De Providentia

Letture

 

“De Providentia” | Seneca

Maria Antonia Carbone

 

Seneca, in questo breve dialogo, riflette sul male e sulla vita ben spesa, rispondendo a un quesito di Lucilio:

 

“Quid, si providentia mundus regeretur, multa bonis viris mala acciderent?” (I,1)

Perché, se il mondo è governato da una Provvidenza, agli uomini buoni capitano molti mali?

 

Seneca sostiene che quelli che noi uomini consideriamo mali, non sono tali, ma prove a cui gli dei sottopongono i buoni per costringerli all’esercizio della virtù. Le sventure non sono una persecuzione da parte della fortuna, ma un mezzo per temprarli e migliorarli moralmente.

 

“(deus) bonum virum in deliciis non habet; experitur, indurat, sibi illum parat”. (I, 6)

(Dio) non tratta con carezze l’uomo buono;

lo mette alla prova, lo indurisce, lo prepara a essere simile a lui.

 

Infelice invece chi non è stato mai infelice:

 

“Transisti sine adversario vitam; nemo sciet quid potueris, ne tu quidem ipse”. Opus est enim ad notitiam suo experimento… (IV, 3)

Hai passato la vita senza un avversario: nessuno saprà di cosa fossi capace, neppure tu.

 

Però, ci si chiede ancora, perché Dio permette che accadano ai buoni cose orribili?

 

(Puta, itaque deum dicere): “…Quia non poteram vos istis (multis orrendis) subducere, animos vestros ad versus omnia armavi. Ferte fortiter”. (VI, 6)

(Immagina che Dio dica) … “perché non potevo sottrarvi ad esse (cose terribili), armai le vostre anime contro tutte queste. Sopportate fortemente”.

 

Il tema del “De Providentia” e l’esortazione Ferte fortiter sono più che mai attuali.

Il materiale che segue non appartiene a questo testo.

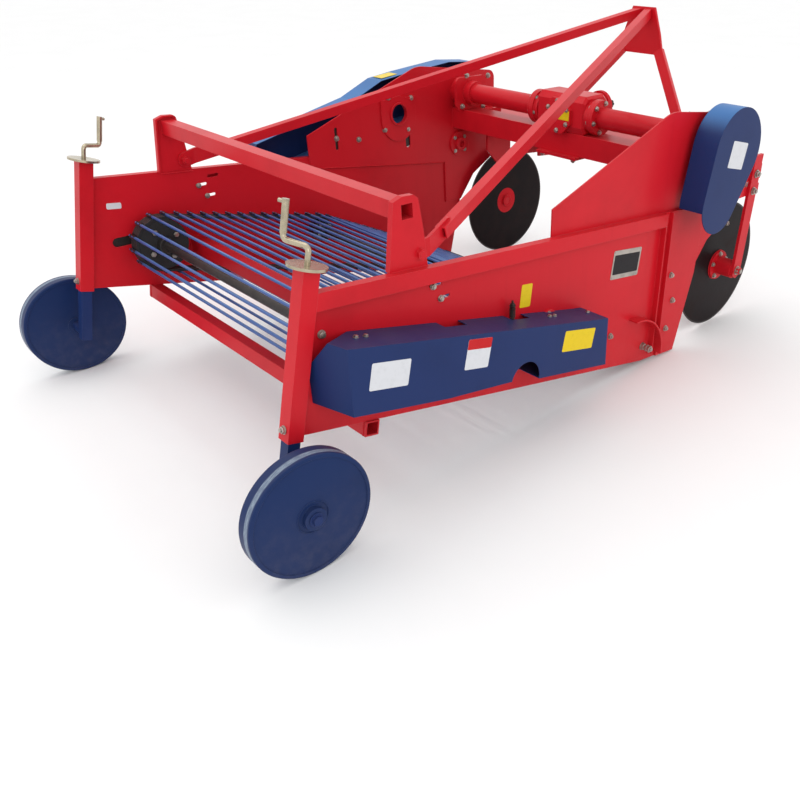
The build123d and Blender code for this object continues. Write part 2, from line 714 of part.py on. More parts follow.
# ---- discs -------------------------------------------------------------------------------------------
def coulter():
    y, z = disc_place
    blade = disc(y, z, disc_r, disc_x - disc_t / 2, disc_x + disc_t / 2)
    blade = chamfer(blade.edges().filter_by(GeomType.CIRCLE), 2.4, 12)
    hub = disc(y, z, 66, disc_x + disc_t / 2, disc_x + 13)
    hub += disc(y, z, 40, disc_x + 13, arm_x - arm_t / 2 - 1)
    plate = disc(y, z, 30, disc_x - 14, disc_x - disc_t / 2)
    bore = disc(y, z, 15 + axle_fit, disc_x - 20, arm_x)
    return blade + hub + plate - bore


def disc_arm():
    y, z = disc_place
    outline = ((y - arm_w / 2, z - 20), (y, z - 38), (y + arm_w / 2, z - 20),
               (y + arm_w / 2 + 34, 790), (y - arm_w / 2 + 34, 790))
    flat = slab(outline, arm_x - arm_t / 2, arm_x + arm_t / 2)
    stub = disc(y, z, 15, disc_x - 13, arm_x + arm_t / 2 + 18)
    return flat + stub


def disc_clamp():
    """Clamp block on the upper plate's front edge, holding the arm."""
    rear, front = upper_front[0] - clamp_lap, disc_place[0] + clamp_past
    deep = arm_x - arm_t / 2 - upper_out
    middle = (upper_out + deep / 2, (rear + front) / 2)
    block = Pos(*middle, 712) * Box(deep, front - rear, 60)
    block += Pos(*middle, 640) * Box(deep, front - rear, 40)
    block += Pos(upper_out + 3, rear + clamp_lap - 20, 676) * Box(6, 68, 132)
    return block


def main():
    os.makedirs("parts", exist_ok=True)
    sides = {
        "side_plate": side_plate, "rear_post": post, "top_rail": top_rail,
        "front_stiffener": front_stiffener, "wear_strip": wear_strip, "arch_upright": arch_upright,
        "shaft_tube": shaft_tube, "beam_gusset": beam_gusset, "hitch_bracket": hitch_bracket,
        "brace": brace, "wheel": wheel, "leg": leg, "disc": coulter,
        "disc_arm": disc_arm, "disc_clamp": disc_clamp,
    }
    for name, make in sides.items():
        solid = make()
        save("right_" + name, solid)
        save("left_" + name, flipped(solid))
    save("right_upper_plate", upper_plate())
    save("left_upper_plate", left_upper_plate())
    save("left_bearing_plates", *bearing_plates())
    save("right_screw_crank", screw_crank(200))
    save("left_screw_crank", flipped(screw_crank(60)))
    save("arch_tube", arch_tube())
    save("middle_cross_member", cross_tube(*mid_member, 5, half_width - plate_t))
    save("lower_crossbar", lower_bar())
    save("main_beam", beam())
    save("front_beam", cross_tube(*front_beam, 8, upper_in))
    save("gearbox", gearbox())
    save("pto_shaft", pto_shaft())
    save("mast", mast())
    save("share", share())
    save("share_carrier", share_carrier())
    save("web_rods", *[disc(y, z, rod_r, -rod_half, rod_half) for y, z in rod_places()])
    save("web_belts", *belts())
    save("rear_web_shaft", roller_set(0, half_width + 20))
    save("middle_web_roller", roller_set(1, half_width - plate_t))
    save("front_web_roller", roller_set(2, half_width - plate_t))
    save("long_cover", long_cover())
    save("front_cover", front_cover())
    save("left_cover", left_cover())


if __name__ == "__main__":
    main()
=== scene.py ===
"""Paint, fasteners, welds and blank plates for a tractor-mounted potato digger.

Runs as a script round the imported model.  X is across the machine (+X is its right side), Y runs
forward to the tractor and Z is up from the ground.  Lengths are metres, and tables are millimetres.
"""

import json
from math import atan2, cos, pi, radians, sin

import bmesh
import bpy
from mathutils import Matrix, Vector
from mathutils.geometry import convex_hull_2d


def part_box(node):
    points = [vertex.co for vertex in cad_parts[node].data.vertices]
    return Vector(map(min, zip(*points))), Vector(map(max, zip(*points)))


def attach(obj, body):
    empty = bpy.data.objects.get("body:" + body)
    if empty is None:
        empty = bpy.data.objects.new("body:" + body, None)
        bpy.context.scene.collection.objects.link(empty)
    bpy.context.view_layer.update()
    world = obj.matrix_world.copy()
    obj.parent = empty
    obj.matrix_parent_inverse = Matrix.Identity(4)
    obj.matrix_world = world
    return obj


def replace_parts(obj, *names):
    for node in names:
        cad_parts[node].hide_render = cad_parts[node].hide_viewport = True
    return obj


bl_info = {
    "name": "Potato Digger Finish",
    "version": (1, 0, 0),
    "blender": (4, 5, 0),
    "location": "View3D > Sidebar > Digger",
    "description": "Paint, fasteners, welds and blank plates for a mounted potato digger",
    "category": "Object",
}

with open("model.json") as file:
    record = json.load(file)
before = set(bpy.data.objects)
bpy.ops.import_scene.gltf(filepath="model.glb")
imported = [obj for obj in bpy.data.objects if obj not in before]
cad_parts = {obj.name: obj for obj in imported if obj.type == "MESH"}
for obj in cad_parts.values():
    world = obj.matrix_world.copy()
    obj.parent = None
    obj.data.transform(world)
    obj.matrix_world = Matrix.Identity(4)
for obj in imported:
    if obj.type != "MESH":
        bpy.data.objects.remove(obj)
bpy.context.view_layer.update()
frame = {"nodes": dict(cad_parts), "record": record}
MM = 0.001
SIDES = (-1, 1)
quarters = ((1, 1), (-1, 1), (-1, -1), (1, -1))       # signs of a rectangle's corners, in order


def right_face(node):
    """X of the outer face of a piece on the right side."""
    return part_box("right_" + node)[1].x


def middle_of(node):
    low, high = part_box(node)
    return (low + high) / 2


def reach_of(node):
    """Radius of a round piece that turns about an axis along X."""
    low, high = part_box(node)
    return (high.z - low.z) / 2


plate_x = right_face("side_plate")
upper_x = right_face("upper_plate")
strip_x = right_face("wear_strip")
cover_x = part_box("long_cover")[1].x
arm_x = right_face("disc_arm") - 18 * MM          # the stub axle ends 18 mm past the arm
plate_in = plate_x - 6 * MM                       # the side plates are 6 mm thick
upper_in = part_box("right_upper_plate")[0].x
disc_axis = middle_of("right_disc")
wheel_axis = middle_of("right_wheel")
gearbox_low, gearbox_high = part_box("gearbox")


# ---- sizes and colours a user would change ----
def colour(label, text, default):
    return bpy.props.FloatVectorProperty(
        name=label, description=text, default=default, subtype="COLOR", size=3, min=0, max=1)


def length(label, text, default):
    return bpy.props.FloatProperty(name=label, description=text, default=default, unit="LENGTH")


def angle(label, text, default):
    return bpy.props.FloatProperty(
        name=label, description=text, default=radians(default), subtype="ANGLE")


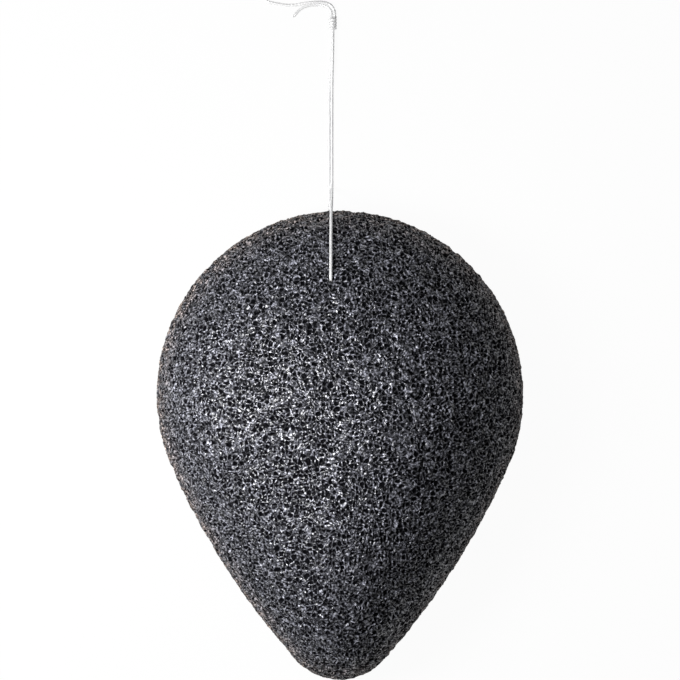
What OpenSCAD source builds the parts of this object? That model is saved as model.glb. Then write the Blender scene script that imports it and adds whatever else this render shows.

Non è forse una dura prova il dramma del Covid-19? Ma se lo affronteremo con responsabilità, coraggio e determinazione, anche noi ne usciremo più forti e migliori interiormente!

 

Suggerisco anche la lettura o la rilettura dei passi seguenti:

  • Il “coronavirus” ai tempi di Atene: la peste del 430 a. C. in Tucidide (libro II, 47, 48);
  • La peste in Lucrezio: De rerum natura (libro VI, vv.1138 – 1286);
  • La peste, verificatasi nel 1348 in diverse zone dell’Italia e dell’Europa, descritta da Boccaccio nelle pagine introduttive del Decameron.